Artificial intelligence (AI) models analyzing imaging, clinical, and molecular data may improve the diagnosis and prediction of polycystic ovary syndrome, according to a systematic review of 80 studies that found some tools consistently outperform traditional diagnostic approaches and identified potential molecular biomarkers.
The review, conducted by Mustafa Ghaderzadeh, PhD, of Urmia University of Medical Sciences, Iran, and colleagues and published in BMC Medical Informatics and Decision Making, examined applications of AI in diagnostics, biomarker discovery, risk prediction, and clinical decision support for patients with polycystic ovary syndrome (PCOS), as well as model interpretability and the emerging use of generative AI.
As the researchers explained, PCOS affects an estimated 8% to 13% of women of reproductive age worldwide but is often underdiagnosed or misdiagnosed because of variability in phenotypic presentation and inconsistent use of international diagnostic criteria.
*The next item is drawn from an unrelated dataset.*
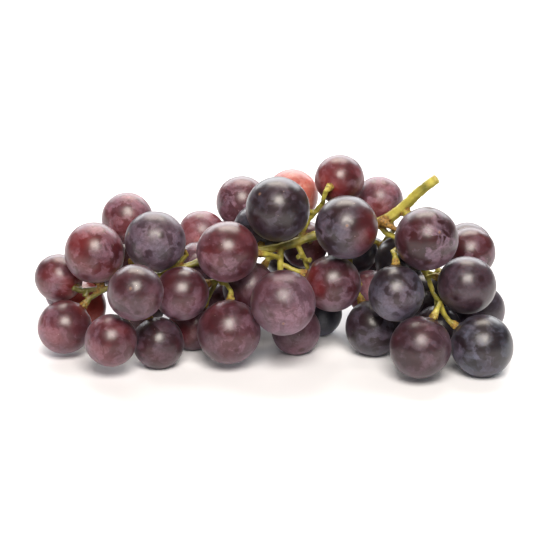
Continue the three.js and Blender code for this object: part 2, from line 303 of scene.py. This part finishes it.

Standard diagnosis combines clinical evaluation, biochemical markers, and ultrasound imaging. These approaches, however, present their own issues, as ultrasound interpretation is operator-dependent, laboratory thresholds vary across populations, and phenotypic diversity complicates reproducibility.
“AI methods … have recently emerged as promising approaches to address these gaps,” they wrote. “This systematic review showed that … machine learning [ML], deep learning [DL], explainable AI (XAI), and large language models (LLMs) have significant potential to improve the diagnosis, prognosis, and management of PCOS.”
Review Synthesized 80 AI Studies
The researchers searched PubMed, Scopus, and Web of Science from database inception through March 2025. Of 662 records identified, 80 studies met the inclusion criteria after screening and full-text review.
Study designs included retrospective cohorts, cross-sectional studies, case-control analyses, and randomized controlled trials conducted across multiple countries. Sample sizes ranged from fewer than 50 participants to more than 30,000 records.
Given the heterogeneity of designs and outcomes, the studies were grouped into three main domains: imaging-, clinical and electronic health record (EHR)-, and biomarker or omics-based studies.
-
Imaging: Convolutional neural networks—the dominant models in imaging studies—analyzing ultrasound and MRI-derived data reported diagnostic accuracies that were often found to exceed 95% and, in some studies, approach 98% to 99%.
-
Clinical and EHR: Supervised ML algorithms, including random forests and support vector machines, were applied to structured features such as demographics, hormone levels, and metabolic indicators, and were reported to achieve consistently high performance in clinical and biochemical data sets.
-
Biomarker and omics: ML analyses identified candidate biomarkers including HDDC3, SDC2, MAP1LC3A, and OVGP1, “with potential for risk stratification.”
Median reported accuracy for supervised ML models ranged from 78% to 95%, the researchers wrote, with DL approaches frequently demonstrating higher performance.
Explainability and Validation
About one-quarter of the included studies incorporated XAI techniques, including SHAP, LIME, and Grad-CAM. The researchers stated, “Where used, these improved interpretability and clinician confidence, but most models remained opaque.”
Risk-of-bias assessments using QUADAS-2 and ROBIS identified recurring issues with patient selection, data set representativeness, and lack of external validation. Many studies also relied heavily on Kaggle data sets, which the researchers said may limit generalizability.
The researchers also noted that across studies, key limitations included small sample sizes, class imbalance, and methodologic heterogeneity.
“While the performance metrics are encouraging, the evidence base remains fragile, prone to bias, and at risk of overfitting,” they wrote.
Emerging Role of LLMs
The review found that LLMs such as ChatGPT, BERT, and Gemini are being explored for patient communication, clinical note summarization, and literature synthesis.
However, researchers noted that concerns remain about the accuracy and reliability of these technologies. Reported risks include biased outputs, hallucinated information, and lack of domain-specific medical training.
“For the safe and effective use of LLMs in health systems, there is a need to develop mechanisms for transparency, repeated validation, and the integration of organized and reliable medical data,” they stated.
Path to Clinical Integration
“AI has the potential to enhance early diagnosis and personalized management of PCOS, but adoption will depend on reproducibility, transparency, and clinician trust rather than accuracy alone,” researchers wrote. They added that clinical adoption remains limited because of gaps in interpretability and inadequate validation.
To combat current limitations in AI tools, the review did identify priorities for future research. These included large multicenter studies, multimodal integration, routine incorporation of XAI, and careful evaluation of LLMs “to ensure safe, equitable, and clinically meaningful integration into PCOS care.”
The researchers reported no conflicts of interest.